So Spies of Venice is the latest in what looks intended to be an ongoing series given that we have a new series tag associated with it. It has 5, count them 5, chapters in this 10-page book:
- The Secret History: The Origins of Renaissance spycraft
- Agencies and Agents: Details on Venice's spies were organized
- Techniques and Missions: What they spied on, and how.
- The Post: How Venice facilitated communication throughout renaissance Europe
- Characters and Campaigns: So you wanna play a spy, huh?
I'm not going to do a big breakdown of the book, because I feel about this book the way I feel about most Matt Riggsby books: it's good, it's niche, I'd like to use it but probably won't, and when I do use it, I'll find it useful, but also wish there was more material to cover the specific thing I wanted.
I always get a nagging sense that I could work out most of this on Wikipedia, but Matt collates it all just enough, and integrated GURPS just enough, that you feel it's worth buying, especially at the very cheap price tag. The real benefit to me of a Riggsby work is more that he, like Kenneth Hite, points out an element of history that's especially worthy of further investigation into as a gamer, gives lots of pointers for expanding it, and integrates just enough that you could probably run it out of the box (even though you won't).
Despite being quite interesting, it's rather dry: more la Carre than Fleming, though there's a whole paragraph for if you want James Bond in the Renaissance! Of course, there's nothing wrong with pointing out that spycraft in the Renaissance mostly consisted of being in someone else's court, listening to what people said, and sending messages back to your king while worrying that people might read your mail. But the whole of "This is what you do with it" is less than a page. This is a report for a history teacher with a one-page "oh and you can run this in an RPG too" tacked on at the end to justify it as a gaming supplement. I would really appreciate more thought put into how to integrate these sorts of things into a campaign, both serious and cinematic, but where would you cut page-count for it? Once again, I feel like 10 pages is too small unless just the historical information is enough... which is a bit of an open question, because I bet you if you doubled page count, Matt would fill it with more history, because there's always more history.

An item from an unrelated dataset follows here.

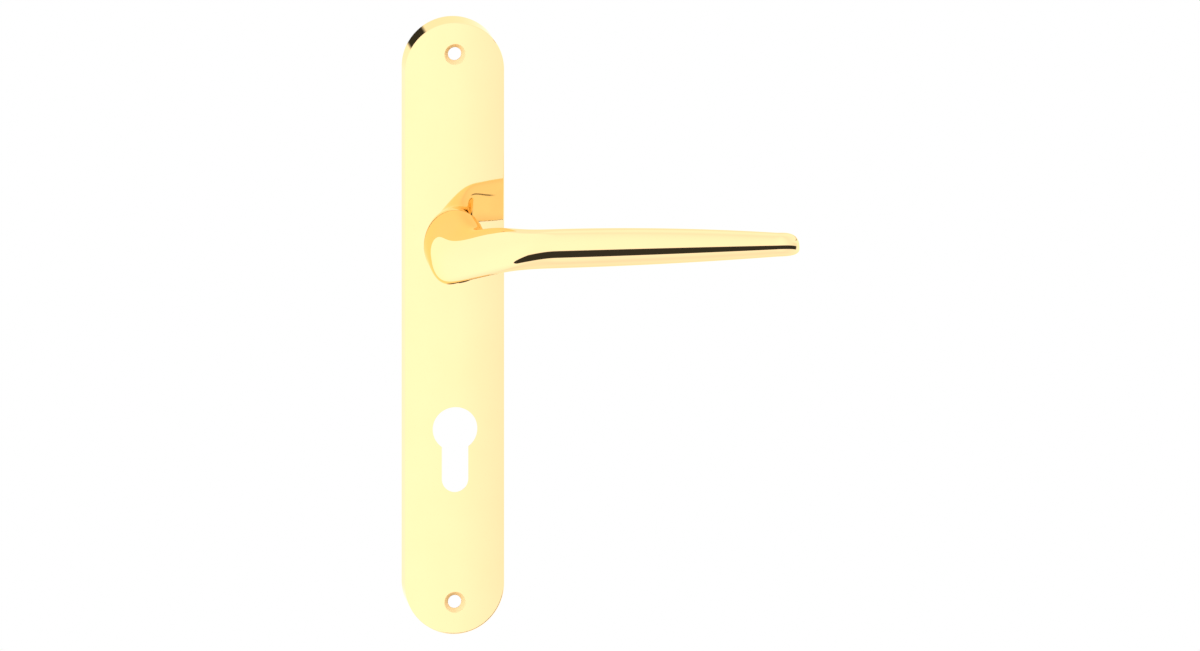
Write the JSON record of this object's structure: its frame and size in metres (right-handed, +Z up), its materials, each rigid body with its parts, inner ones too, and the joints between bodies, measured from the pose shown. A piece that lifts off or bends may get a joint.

A friend commented on Renaissance Venice "being doled out piecemeal." I checked, there is no other Renaissance Venice books I can find or even more Pyramid Articles, so it seems to be this + Hotspots: Renaissance Venice. Are we going to get more? Do we want more? If we want more, would it be better as a single volume? Would you buy a big book on just Renaissance Venice? I'll be honest, I'm not sure I would. But I feel like between Green Madonna and this, there's surely some hunger for an historically-authentic-if-improbable cinematic swashbuckling GURPS campaign framework, and such a series would make a great springboard for books like this, because you could point to that specific work and specific templates, the way Osiris Worlds was able to point to Steampunk. There's a lot of works that sort of thing would make more useful, and it would expand the GURPS framework line in a good direction that fits what a lot of people seem to want to use GURPS to do (ie, historically-authentic-but-somewhat-improbable cinematic historical gaming).
Is it a good book? Sure. It's a Matt Riggsby book. I don't feel like I wasted my money. Is it probably going to rot on my shelf? Hmm... I'm not sure. I don't think I'll run Venice anytime soon, and I suspect I won't dive in to reference it anytime soon, but just reading through it made me think about things that will influence what I write moving forward. Should you buy it? Well, if you like historical stuff, then sure, it's good. I wouldn't call it a must have, or beg you to petition SJGames for more, as I would with Greed Madonna, but I don't think you're wasting your money either. It's solid.